Au IVe siècle (Oui, oui et Non, non)



 

« Oui et non, tout le monde emploie ces monosyllabes connues : supprimez-les, et le langage humain n’a plus sur quoi rouler. Tout est là, tout part de là, affaire ou loisir, agitation ou repos. Quelquefois l’un ou l’autre de ces deux mots échappe en même temps à deux adversaires, souvent aussi on les oppose l’un à l’autre, suivant que la dispute rencontre des esprits d’humeur facile ou difficile. Si on s’accorde, arrive sans délai : Oui, oui. Si on se contredit, le dissentiment réplique : Non ! De là les clameurs qui éclatent au forum ; de là les querelles furieuses du cirque, et les séditions pour rire des gradins du théâtre, et les discussions qui agitent le Sénat. Les époux, les enfants et les pères se renvoient ces deux mots dans ces débats pacifiques dont leur mutuelle affection n’a point à souffrir. Les disciples réunis d’une même école les lancent aussi dans la tranquille mêlée de leurs controverses dogmatiques. De ces deux mots, toutes les chicanes de la tourbe des philosophes dialecticiens. "La lumière existe ; donc il fait jour." Non pas : ceci n’est pas juste.
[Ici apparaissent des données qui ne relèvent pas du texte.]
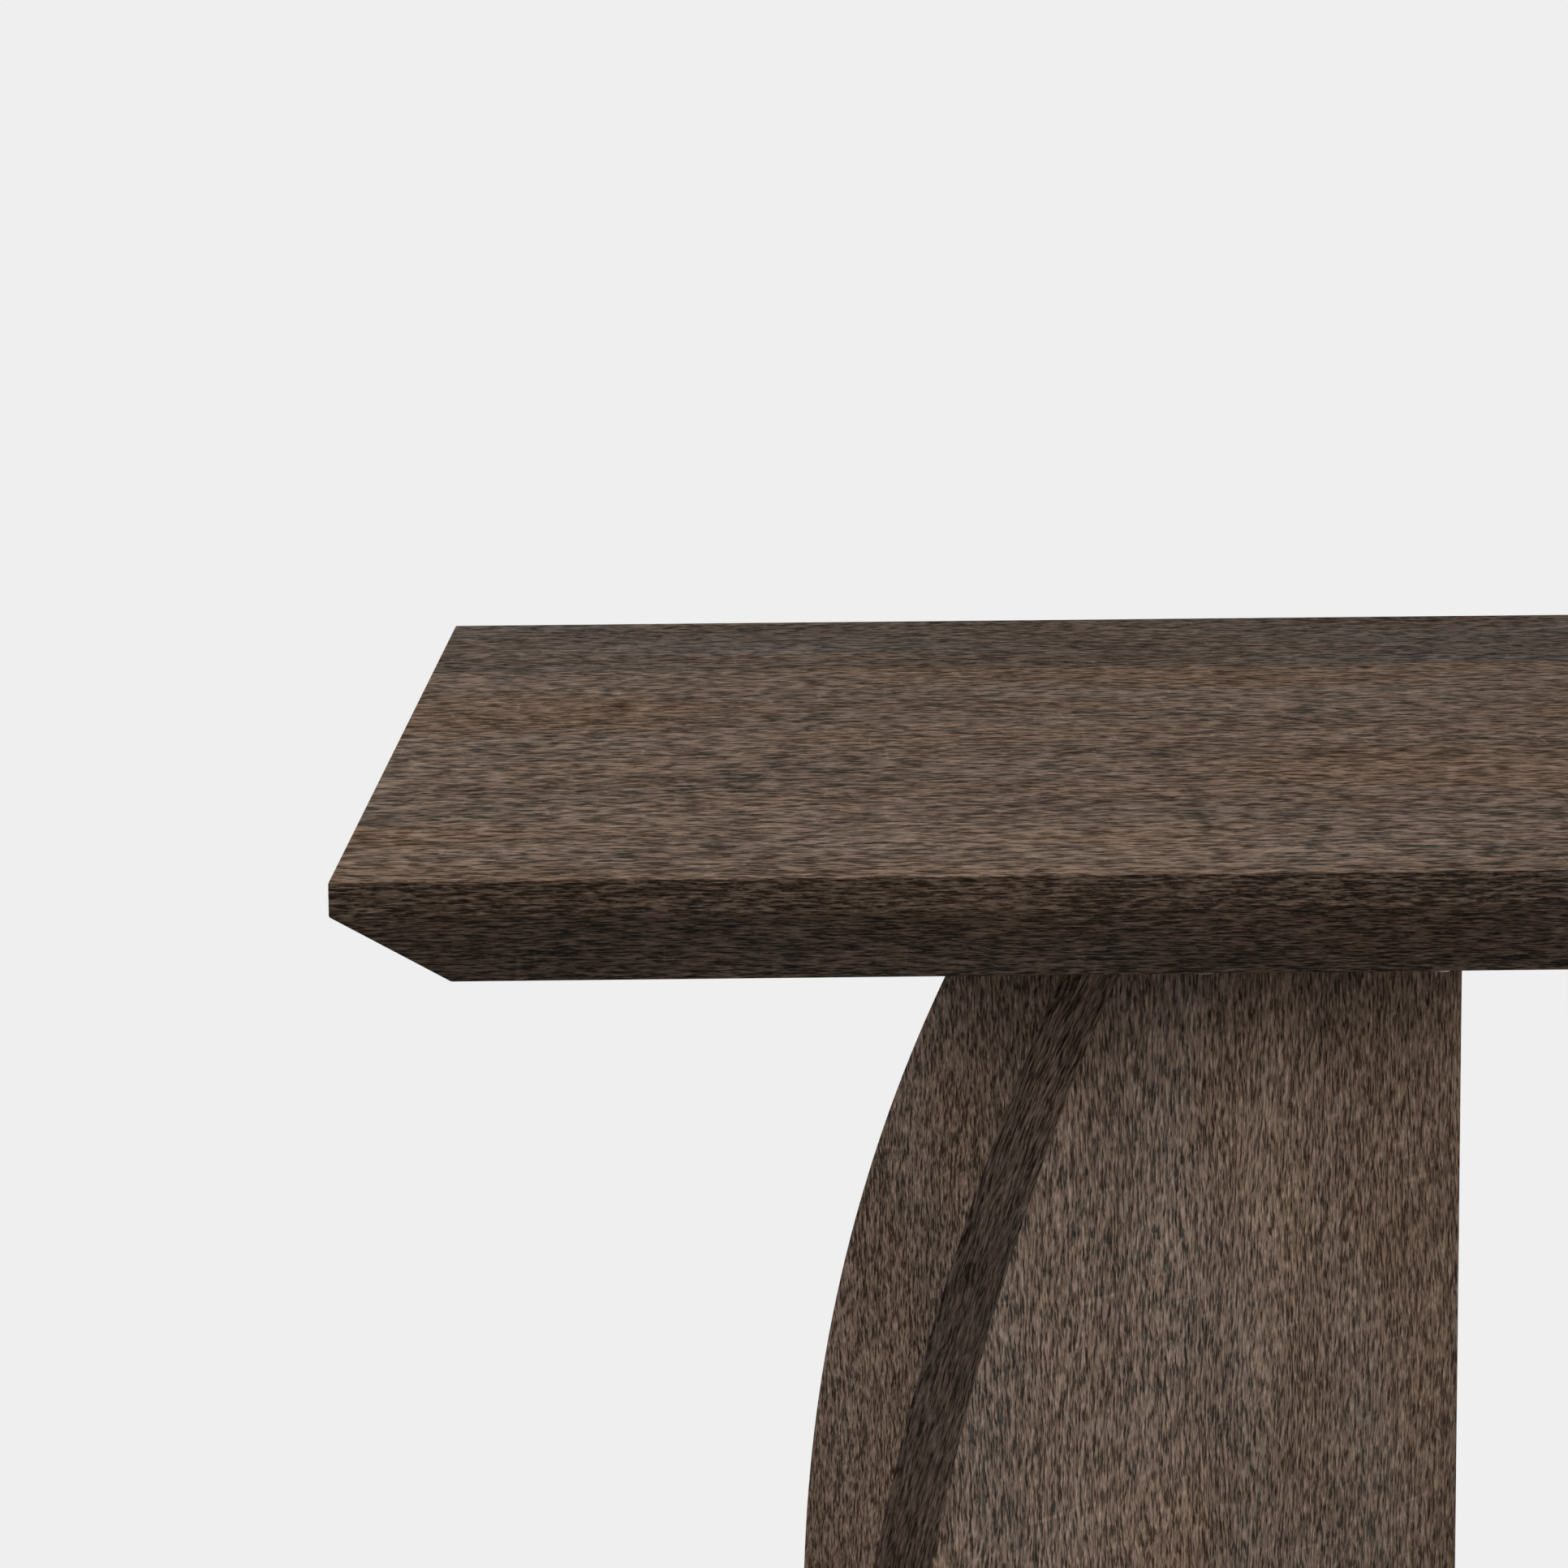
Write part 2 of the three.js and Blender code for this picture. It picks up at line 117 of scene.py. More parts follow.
# %% Shader sums
class Wire:
    """The output of a shader node, which Python can calculate with."""

    def __init__(self, tree, socket=None):
        self.tree = tree
        self.socket = socket

    def node(self, kind, settings=None, values=None, out=0):
        made = self.tree.nodes.new("ShaderNode" + kind)
        for name, value in (settings or {}).items():
            if name == "stops":
                set_stops(made.color_ramp, value)
            else:
                setattr(made, name, value)
        for key, value in (values or {}).items():
            socket = made.inputs[key]
            if isinstance(value, Wire):
                self.tree.links.new(value.socket, socket)
            else:
                socket.default_value = value
        return Wire(self.tree, made.outputs[out])

    def math(self, operation, *values):
        return self.node("Math", {"operation": operation}, dict(enumerate(values)))

    def __add__(self, other):
        return self.math("ADD", self, other)

    __radd__ = __add__

    def __sub__(self, other):
        return self.math("SUBTRACT", self, other)

    def __rsub__(self, other):
        return self.math("SUBTRACT", other, self)

    def __mul__(self, other):
        return self.math("MULTIPLY", self, other)

    __rmul__ = __mul__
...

Car de nombreux flambeaux ou des éclairs, la nuit, produisent la lumière, mais ce n’est pas la lumière du jour. Ainsi, toujours oui et non car, il faut en convenir, oui c’est la lumière ; non ce n’est pas le jour. Et voilà la source de mille disputes ! Voilà pourquoi quelques hommes, plusieurs même, méditant sur de telles questions, étouffent leurs murmures, et dévorent leur rage en silence. Quelle vie que la vie de l’homme, agitée ainsi par deux monosyllabes ! »


Ausone (v. 310 - v. 395), Les Idylles, "Le Oui et le Non des Pythagoriciens", traduction d'Étienne-François Corpet. Paris : Panckoucke, 1843.